**Work instructions:**
Only a number is wanted: how many lines in these records contain the word "from"?

**Task material:**
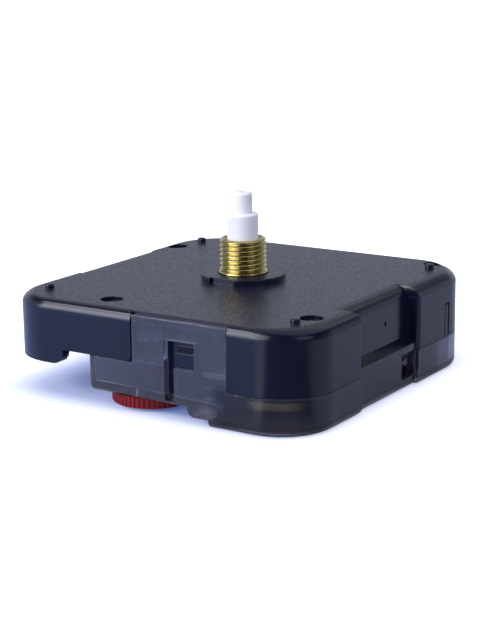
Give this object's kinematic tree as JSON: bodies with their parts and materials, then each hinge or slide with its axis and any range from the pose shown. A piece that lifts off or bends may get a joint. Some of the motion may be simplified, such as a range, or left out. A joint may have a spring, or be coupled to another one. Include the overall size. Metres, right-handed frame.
{
  "type": "quartz_clock_movement",
  "caption": "Battery quartz clock movement, 56 mm square case with threaded centre bushing, hand shafts, gear train and red setting knob",
  "frame": {"origin": "on the axis of the hand shafts, in the plane of the back face that the movement rests on", "axes": "+Z along the hand shafts towards the dial, -Y towards the snap tab, -X towards the battery bay"},
  "size_m": [0.056, 0.056, 0.0304],
  "materials": {
    "grey_plastic": "fine spark-eroded grain",
    "smoke_plastic": "translucent smoke grey",
    "red_plastic": "moulded, knurled rim",
    "white_plastic": "moulded acetal",
    "cream_plastic": "moulded",
    "brass": "turned",
    "steel": "plain",
    "tinned_strip": "nickel-plated strip",
    "ferrite": "sintered magnet",
    "copper": "enamelled copper wire",
    "board_brown": "paper laminate",
    "black_resin": "poured resin"
  },
  "bodies": {
    "case": {"front_housing": "grey_plastic", "rear_cover": "smoke_plastic", "threaded_bushing": "brass", "gear_bridge": "cream_plastic", "stator": "steel", "coil_core": "steel", "coil_bobbin": "cream_plastic", "coil_winding": "copper", "circuit_board": "board_brown", "chip_blob": "black_resin", "crystal_can": "steel", "positive_contact": "tinned_strip", "negative_contact": "tinned_strip"},
    "rotor": {"rotor_pinion": "white_plastic", "rotor_magnet": "ferrite"},
    "intermediate": {"intermediate_wheel": "white_plastic"},
    "seconds": {"seconds_arbor": "steel", "seconds_wheel": "white_plastic"},
    "third": {"third_wheel": "white_plastic"},
    "centre": {"centre_wheel": "white_plastic", "clutch_washer": "brass"},
    "minute": {"minute_arbor": "white_plastic"},
    "minute_transfer": {"minute_wheel": "white_plastic"},
    "hour": {"hour_wheel": "white_plastic"},
    "setting": {"setting_knob": "red_plastic", "setting_pinion": "white_plastic"}
  },
  "joints": [
    {"name": "rotor_spin", "type": "hinge", "parent": "case", "child": "rotor", "pos_m": [0.01385, 0.0028, 0], "axis": [0, 0, 1], "continuous": true},
    {"name": "intermediate_spin", "type": "hinge", "parent": "case", "child": "intermediate", "pos_m": [0.009, 0, 0], "axis": [0, 0, 1], "continuous": true},
    {"name": "seconds_spin", "type": "hinge", "parent": "case", "child": "seconds", "pos_m": [0, 0, 0], "axis": [0, 0, 1], "continuous": true},
    {"name": "third_spin", "type": "hinge", "parent": "case", "child": "third", "pos_m": [0, 0.009, 0], "axis": [0, 0, 1], "continuous": true},
    {"name": "centre_spin", "type": "hinge", "parent": "case", "child": "centre", "pos_m": [0, 0, 0], "axis": [0, 0, 1], "continuous": true},
    {"name": "minute_spin", "type": "hinge", "parent": "case", "child": "minute", "pos_m": [0, 0, 0], "axis": [0, 0, 1], "continuous": true},
    {"name": "minute_wheel_spin", "type": "hinge", "parent": "case", "child": "minute_transfer", "pos_m": [0.00124, -0.00952, 0], "axis": [0, 0, 1], "continuous": true},
    {"name": "hour_spin", "type": "hinge", "parent": "case", "child": "hour", "pos_m": [0, 0, 0], "axis": [0, 0, 1], "continuous": true},
    {"name": "setting_spin", "type": "hinge", "parent": "case", "child": "setting", "pos_m": [-0.0036, -0.0205, 0], "axis": [0, 0, 1], "continuous": true}
  ],
  "couplings": [
    {"joint": "intermediate_spin", "follows": "rotor_spin", "ratio": -0.16667},
    {"joint": "seconds_spin", "follows": "rotor_spin", "ratio": 0.033333},
    {"joint": "third_spin", "follows": "rotor_spin", "ratio": -0.0044444},
    {"joint": "centre_spin", "follows": "rotor_spin", "ratio": 0.00055556},
    {"joint": "minute_wheel_spin", "follows": "minute_spin", "ratio": -0.33333},
    {"joint": "hour_spin", "follows": "minute_spin", "ratio": 0.083333},
    {"joint": "setting_spin", "follows": "minute_spin", "ratio": 0.5}
  ]
}
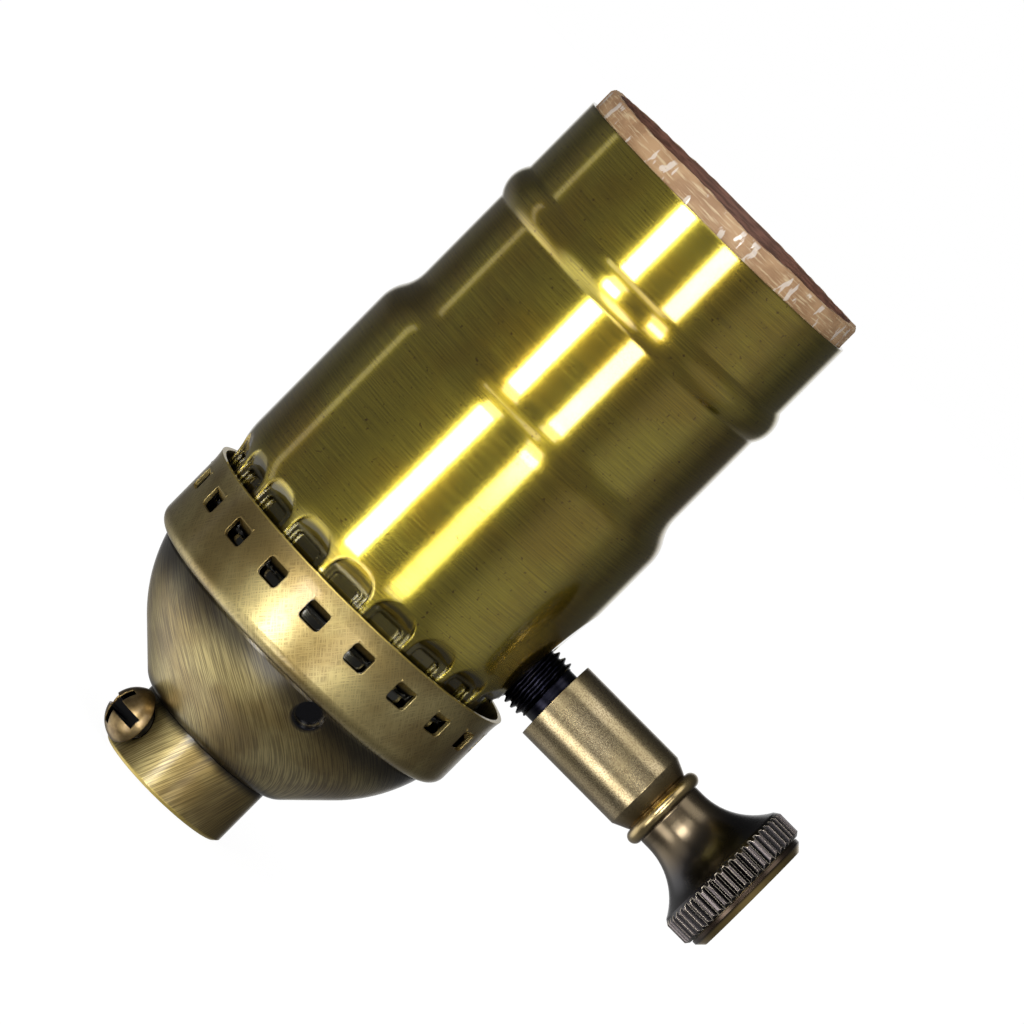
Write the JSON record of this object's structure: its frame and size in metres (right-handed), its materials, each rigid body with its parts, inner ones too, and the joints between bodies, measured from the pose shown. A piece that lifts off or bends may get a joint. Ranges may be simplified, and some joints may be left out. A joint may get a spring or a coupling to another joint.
{
  "type": "dimmer lamp socket",
  "caption": "Lamp socket with a pressed metal shell and cap, a threaded hub for a nipple, and a side knob that turns a dimmer.",
  "frame": {"origin": "centre of the hub's open face, on the axis of the nipple's bore", "axes": "+Z along the lamp's axis from the hub to the mouth, +X along the knob's axis"},
  "size_m": [0.0656, 0.037, 0.0778],
  "materials": {
    "antique_brass": "antiqued, brushed and lacquered",
    "antique_brass_hub": "antiqued and brushed",
    "antique_brass_screw": "antiqued",
    "lacquered_brass": "polished under clear lacquer",
    "fibre": "vulcanised fibre, cut edge",
    "nickelled_shell": "drawn, plain",
    "phenolic": "moulded phenolic",
    "phenolic_plate": "moulded phenolic",
    "zinc_steel": "zinc plated",
    "brass_rivet": "plain",
    "brass_strip": "plain strip",
    "nickelled_strip": "nickelled strip",
    "nickelled_screw": "nickelled",
    "brass_screw": "plain",
    "paper_laminate": "phenolic paper board",
    "epoxy_black": "moulded epoxy",
    "film_box": "moulded box",
    "wound_copper": "enamelled winding on ferrite",
    "diac_glass": "coated glass",
    "resistor_lacquer": "lacquered",
    "pot_plastic": "moulded",
    "black_oxide_bushing": "blackened",
    "track_laminate": "phenolic paper with a carbon track",
    "tinned_brass": "tinned",
    "antique_brass_knob": "antiqued, knurled",
    "black_oxide_shaft": "blackened",
    "rotor_plastic": "moulded acetal",
    "spring_bronze": "spring strip",
    "spring_brass": "spring strip"
  },
  "bodies": {
    "socket": {"cap": "antique_brass", "cap_hub": "antique_brass_hub", "hub_screw": "antique_brass_screw", "shell": "lacquered_brass", "shell_liner": "fibre", "screw_shell": "nickelled_shell", "socket_body": "phenolic", "base_plate": "phenolic_plate", "base_screws": "zinc_steel", "shell_rivets": "brass_rivet", "contact_strap": "brass_strip", "contact_rivet": "brass_rivet", "neutral_strap": "nickelled_strip", "neutral_screw": "nickelled_screw", "hot_strap": "brass_strip", "hot_screw": "brass_screw", "circuit_board": "paper_laminate", "triac": "epoxy_black", "capacitor": "film_box", "choke": "wound_copper", "diac": "diac_glass", "resistor": "resistor_lacquer", "pot_case": "pot_plastic", "pot_bushing": "black_oxide_bushing", "pot_track": "track_laminate", "pot_terminals": "tinned_brass"},
    "rotor": {"knob": "antique_brass_knob", "shaft": "black_oxide_shaft", "pot_rotor": "rotor_plastic", "pot_wiper": "spring_bronze"},
    "tongue": {"contact_tongue": "spring_brass"}
  },
  "joints": [
    {"name": "knob_turn", "type": "hinge", "parent": "socket", "child": "rotor", "pos_m": [0.0207, 0, 0.0326], "axis": [-1, 0, 0], "range_deg": [0, 300]},
    {"name": "contact_flex", "type": "hinge", "parent": "socket", "child": "tongue", "pos_m": [-0.00237, 0, 0.04665], "axis": [0, 1, 0], "range_deg": [0, 12], "stiffness_Nm_per_rad": 0.16}
  ]
}
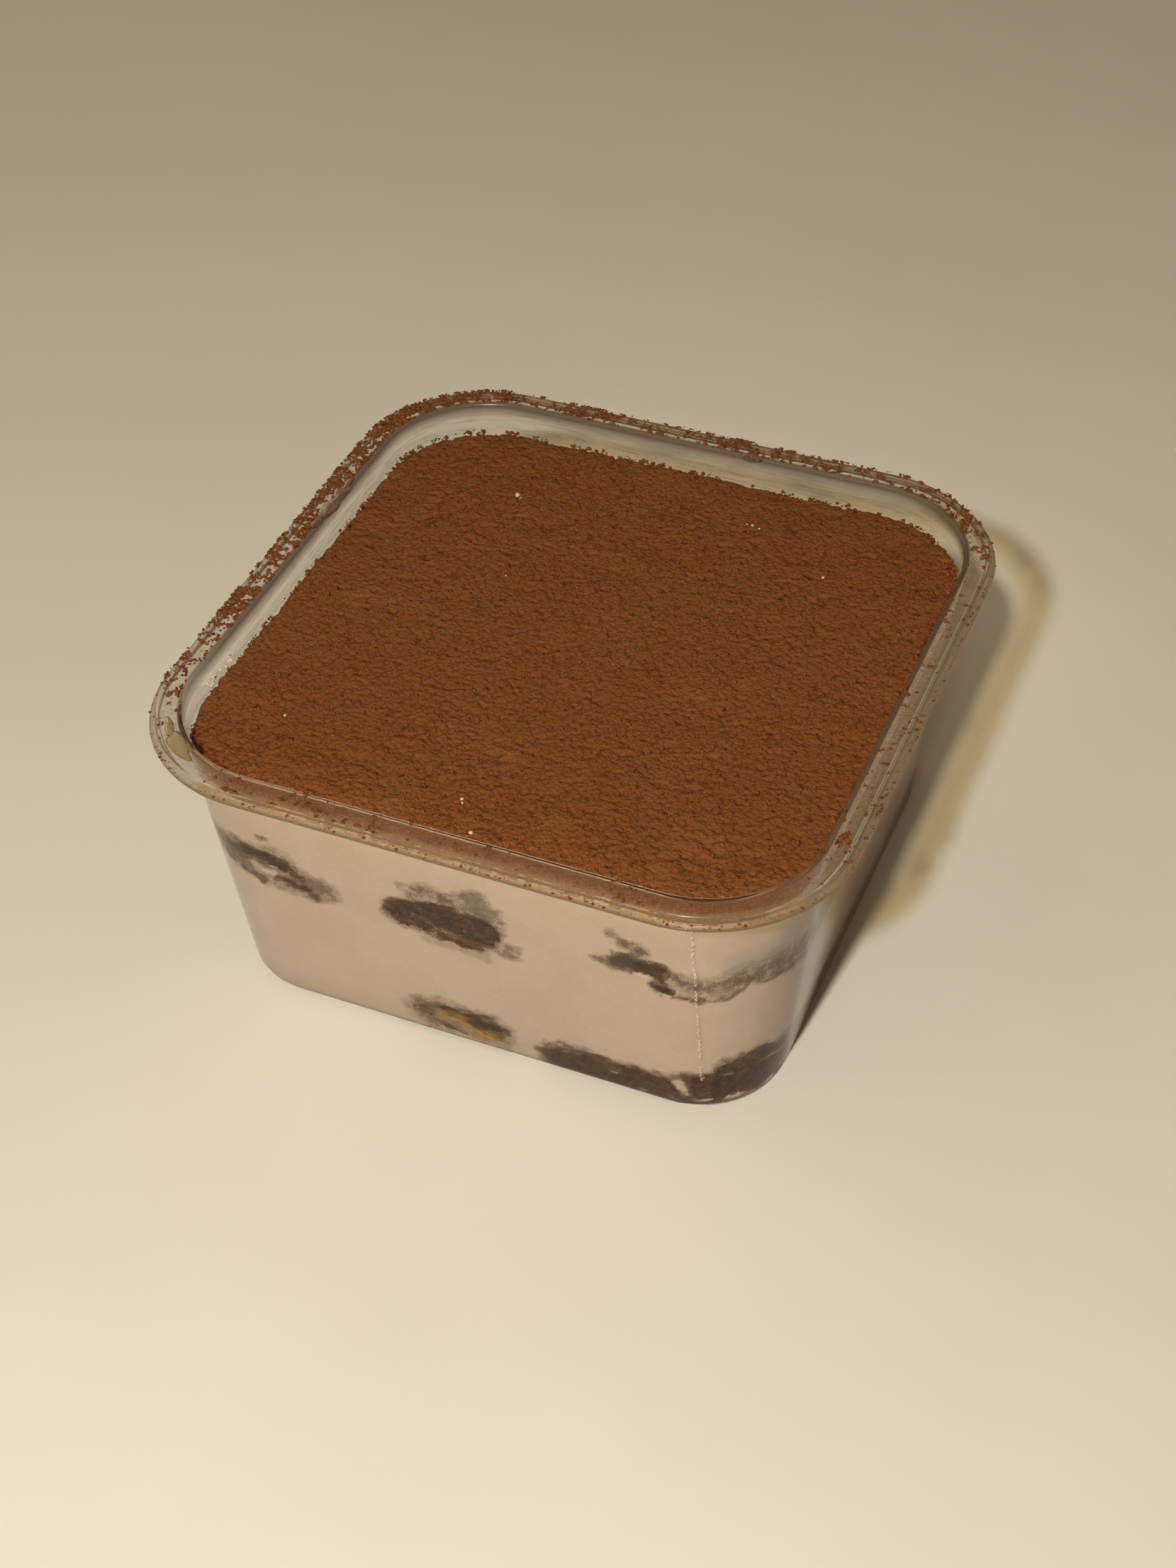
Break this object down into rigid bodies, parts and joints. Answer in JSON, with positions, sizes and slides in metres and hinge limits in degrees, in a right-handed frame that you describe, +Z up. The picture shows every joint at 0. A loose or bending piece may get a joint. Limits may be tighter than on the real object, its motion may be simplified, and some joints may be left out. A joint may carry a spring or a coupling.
{
  "type": "tiramisu in a tub",
  "caption": "Tiramisu in a clear square plastic tub: soaked ladyfingers in coffee cream under a layer of cocoa powder.",
  "frame": {"origin": "middle of the underside of the tub", "axes": "+Z up, -Y the front of the tub, +X its right side"},
  "size_m": [0.118, 0.118, 0.0545],
  "materials": {
    "clear_plastic": "clear, glossy, thin-walled plastic",
    "cream": "smooth, moist, coffee-tinted cream",
    "cocoa": "matte, fine, loose powder",
    "sponge": "soaked, porous sponge biscuit"
  },
  "bodies": {
    "root": {"tub": "clear_plastic", "cream": "cream", "cocoa": "cocoa", "ladyfinger_upper_left": "sponge", "ladyfinger_upper_middle": "sponge", "ladyfinger_upper_right": "sponge", "ladyfinger_lower_middle": "sponge", "ladyfinger_lower_right": "sponge", "ladyfinger_lower_corner": "sponge"}
  },
  "joints": []
}
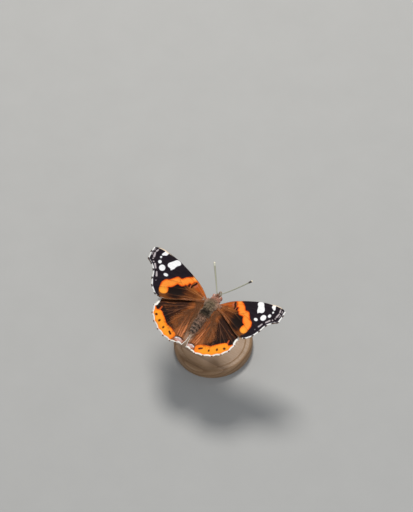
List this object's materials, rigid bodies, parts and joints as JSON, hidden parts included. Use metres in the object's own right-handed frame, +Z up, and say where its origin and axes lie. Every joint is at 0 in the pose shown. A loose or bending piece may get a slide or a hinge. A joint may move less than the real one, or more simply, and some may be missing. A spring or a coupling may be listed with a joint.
{
  "type": "red admiral butterfly on a display stand",
  "caption": "Life-size red admiral butterfly in flight pose, dark brown wings with orange bands and white spots, held on a small round wooden stand by a steel rod",
  "frame": {"origin": "middle of the flat underside of the stand base, on the surface it rests on", "axes": "+X to the insect's left, -Y towards its head, +Z up"},
  "size_m": [0.0622, 0.039, 0.038],
  "materials": {
    "body_hair": "soft grey-brown hair and scales",
    "wing_scales": "matt dusty scales, dark brown with orange bands and white spots, slight sheen",
    "compound_eye": "glossy dark red-brown, finely faceted",
    "chitin": "satin, ringed grey-brown",
    "pale_wood": "satin clear coat over pale wood",
    "steel": "brushed"
  },
  "bodies": {
    "root": {"head": "body_hair", "thorax": "body_hair", "abdomen": "body_hair", "palp_left": "body_hair", "palp_right": "body_hair", "eye_left": "compound_eye", "eye_right": "compound_eye", "antenna_left": "chitin", "antenna_right": "chitin", "proboscis": "chitin", "leg_fore_left": "chitin", "leg_fore_right": "chitin", "leg_mid_left": "chitin", "leg_mid_right": "chitin", "leg_hind_left": "chitin", "leg_hind_right": "chitin", "forewing_left": "wing_scales", "forewing_right": "wing_scales", "hindwing_left": "wing_scales", "hindwing_right": "wing_scales", "stand_base": "pale_wood", "stand_rod": "steel"}
  },
  "joints": []
}
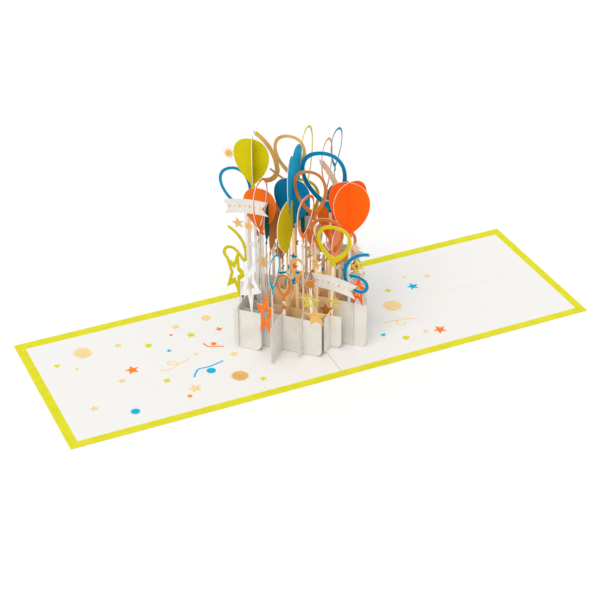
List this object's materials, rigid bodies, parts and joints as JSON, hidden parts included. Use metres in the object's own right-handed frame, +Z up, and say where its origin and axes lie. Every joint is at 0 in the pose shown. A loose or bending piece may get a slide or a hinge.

**Written response:**
3